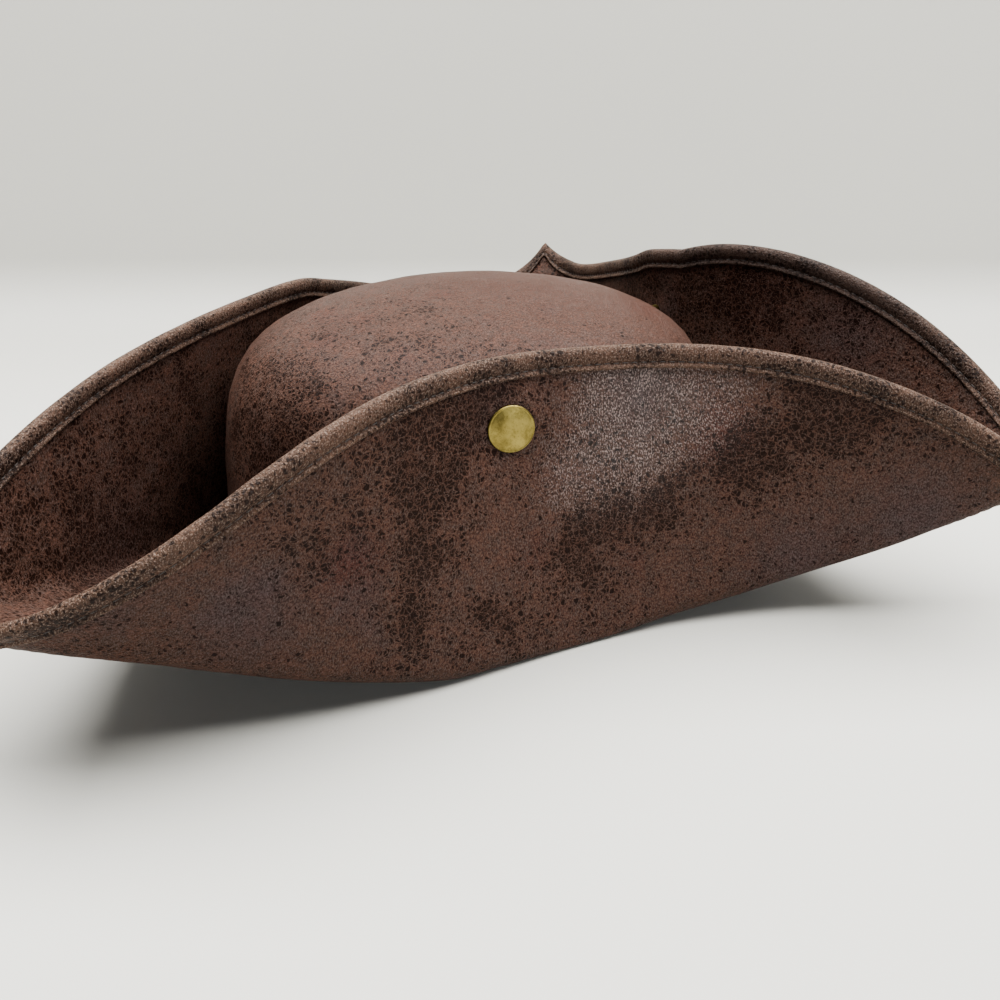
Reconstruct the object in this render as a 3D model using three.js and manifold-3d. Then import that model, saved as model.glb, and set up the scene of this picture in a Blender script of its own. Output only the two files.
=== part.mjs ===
// A three-cornered hat, in millimetres, +Z up.
// Crown and brim are blocked as one sheet of soft imitation leather. The brim is turned up in three
// flaps, each held to the crown by a brass press stud, and a folded strip binds its edge.
// The hat rests on the brim beside the crown. The origin is under the middle of its box.

import * as THREE from 'three';
import { mergeVertices } from 'three/addons/utils/BufferGeometryUtils.js';
import Module from 'manifold-3d';

const wasm = await Module();
wasm.setup();

// Driving sizes of the leather
const crownLength = 192;
const crownWidth = 170;
const crownHeight = 104.5;
const crownTurn = 30; // degrees from +X to the crown's long axis
const crownTaper = 0.07; // share of the radius lost from base to top
const wall = 1.8;
const brimWidth = 108; // from the crown's base to the bound edge
const foldReach = 6.5; // how far the turn of a flap eases into the leather on each side
const crownFillet = 3;

// Driving sizes of the edge strip
const bindingDepth = 7.2;
const bindingThickness = 0.8;
const tipBindingDepth = 13; // at a corner, where both rows of stitches meet

// Driving sizes of the studs
const capRadius = 7.3;
const capHeight = 2.4;
const capRim = 0.9;
const postRadius = 2.2;
const flangeRadius = 4.5;
const flangeThickness = 1.2;
const flangeClearance = 1.1; // to the curved wall that the flat flange lies against
const studSides = 16;
const studDrop = 21.5; // from the flap's edge down to the stud

// Clearance between pieces that touch
const gap = 0.3;

// Each flap faces out from the crown at an angle in degrees. Foot and height are shares of the
// brim's width: the foot is the flat strip on the table, the height is the part turned up.
// Lean is degrees outwards from upright, and twist turns the fold in plan.
const flaps = {
  back: { face: -78.5, foot: 0.093, height: 0.9, lean: -8.5, twist: 22 },
  right: { face: 33, foot: 0.08, height: 0.965, lean: -9.2, twist: -2 },
  left: { face: 152.5, foot: 0.099, height: 0.903, lean: -10, twist: 1 },
};

// Each corner points out at an angle in degrees. Reach, rise and tip are shares of the brim's
// width: how far out and how high the fold ends, and the last curl upwards.
const corners = {
  right: { azimuth: -21.8, reach: 1.04, rise: 0.442, tip: 0.066 },
  front: { azimuth: 77.7, reach: 0.623, rise: 0.736, tip: 0.131 },
  left: { azimuth: -129.9, reach: 1.076, rise: 0.47, tip: 0.013 },
};

// Half a flap, from its middle to a corner, in order round the hat. Bend is how far the fold keeps
// its first direction, fall and ease shape the edge's descent, splay is the lean near the corner in
// degrees, and sag is how early the fold lifts off the table.
const halves = [
  { flap: 'back', corner: 'right', side: 1, bend: 0.5, fall: 2.49, ease: 0.86, splay: 13, sag: 0 },
  { flap: 'right', corner: 'right', side: -1, bend: 0.37, fall: 2.72, ease: 1, splay: 29, sag: 0.31 },
  { flap: 'right', corner: 'front', side: 1, bend: 0.29, fall: 2.09, ease: 1.08, splay: 7, sag: 0 },
  { flap: 'left', corner: 'front', side: -1, bend: 0.43, fall: 2, ease: 1.42, splay: 24, sag: 0 },
  { flap: 'left', corner: 'left', side: 1, bend: 0.37, fall: 2.21, ease: 1.04, splay: 22, sag: 0 },
  { flap: 'back', corner: 'left', side: -1, bend: 0.35, fall: 2.77, ease: 1.6, splay: 50, sag: 0 },
];
const restShare = 0.12; // share of half a fold that lies flat on the table
const riseCurve = 1.85;
const tipCurve = 8;
const tipSplay = 65; // degrees: at its very end a flap opens out into the corner
const tipSplayCurve = 16;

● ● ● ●

* Exercise requirements *
Everything from the first line of the data through the line containing "const gap = 0.3;" should be echoed exactly. Add nothing.

* Full solution *
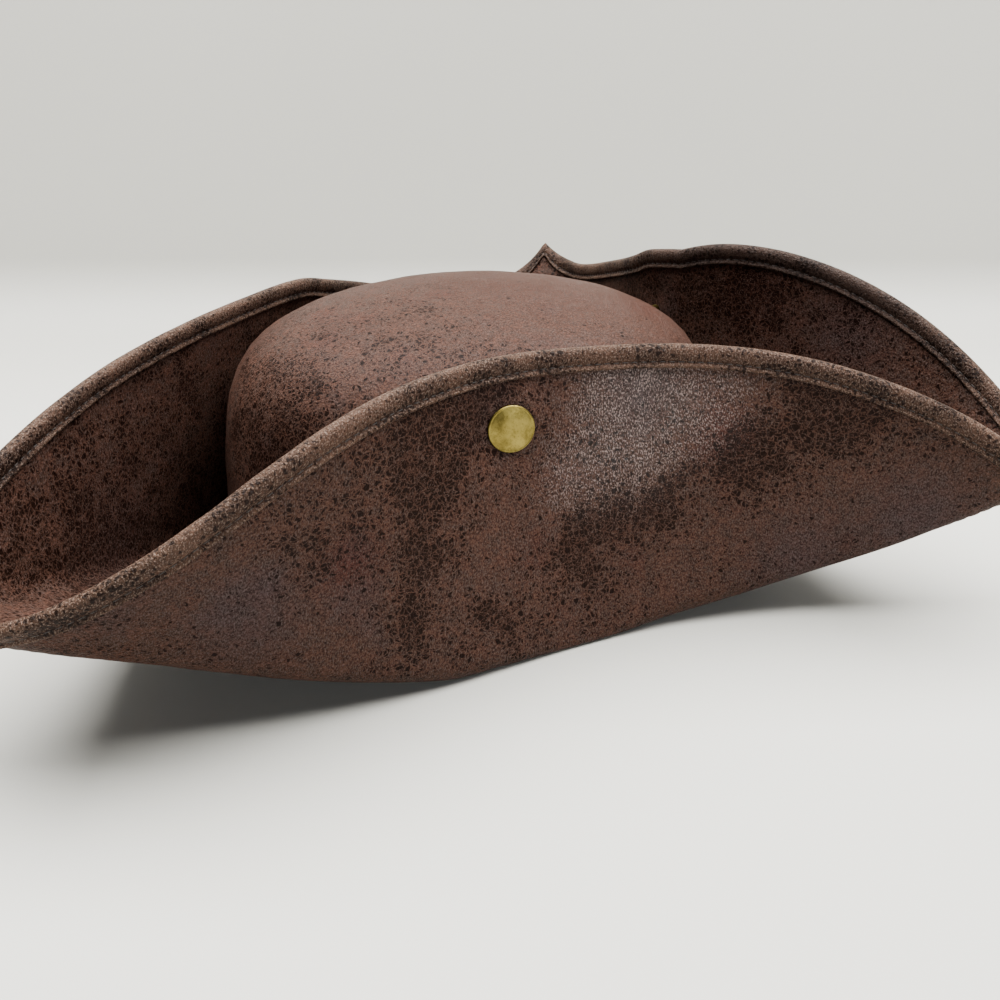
Reconstruct the object in this render as a 3D model using three.js and manifold-3d. Then import that model, saved as model.glb, and set up the scene of this picture in a Blender script of its own. Output only the two files.
=== part.mjs ===
// A three-cornered hat, in millimetres, +Z up.
// Crown and brim are blocked as one sheet of soft imitation leather. The brim is turned up in three
// flaps, each held to the crown by a brass press stud, and a folded strip binds its edge.
// The hat rests on the brim beside the crown. The origin is under the middle of its box.

import * as THREE from 'three';
import { mergeVertices } from 'three/addons/utils/BufferGeometryUtils.js';
import Module from 'manifold-3d';

const wasm = await Module();
wasm.setup();

// Driving sizes of the leather
const crownLength = 192;
const crownWidth = 170;
const crownHeight = 104.5;
const crownTurn = 30; // degrees from +X to the crown's long axis
const crownTaper = 0.07; // share of the radius lost from base to top
const wall = 1.8;
const brimWidth = 108; // from the crown's base to the bound edge
const foldReach = 6.5; // how far the turn of a flap eases into the leather on each side
const crownFillet = 3;

// Driving sizes of the edge strip
const bindingDepth = 7.2;
const bindingThickness = 0.8;
const tipBindingDepth = 13; // at a corner, where both rows of stitches meet

// Driving sizes of the studs
const capRadius = 7.3;
const capHeight = 2.4;
const capRim = 0.9;
const postRadius = 2.2;
const flangeRadius = 4.5;
const flangeThickness = 1.2;
const flangeClearance = 1.1; // to the curved wall that the flat flange lies against
const studSides = 16;
const studDrop = 21.5; // from the flap's edge down to the stud

// Clearance between pieces that touch
const gap = 0.3;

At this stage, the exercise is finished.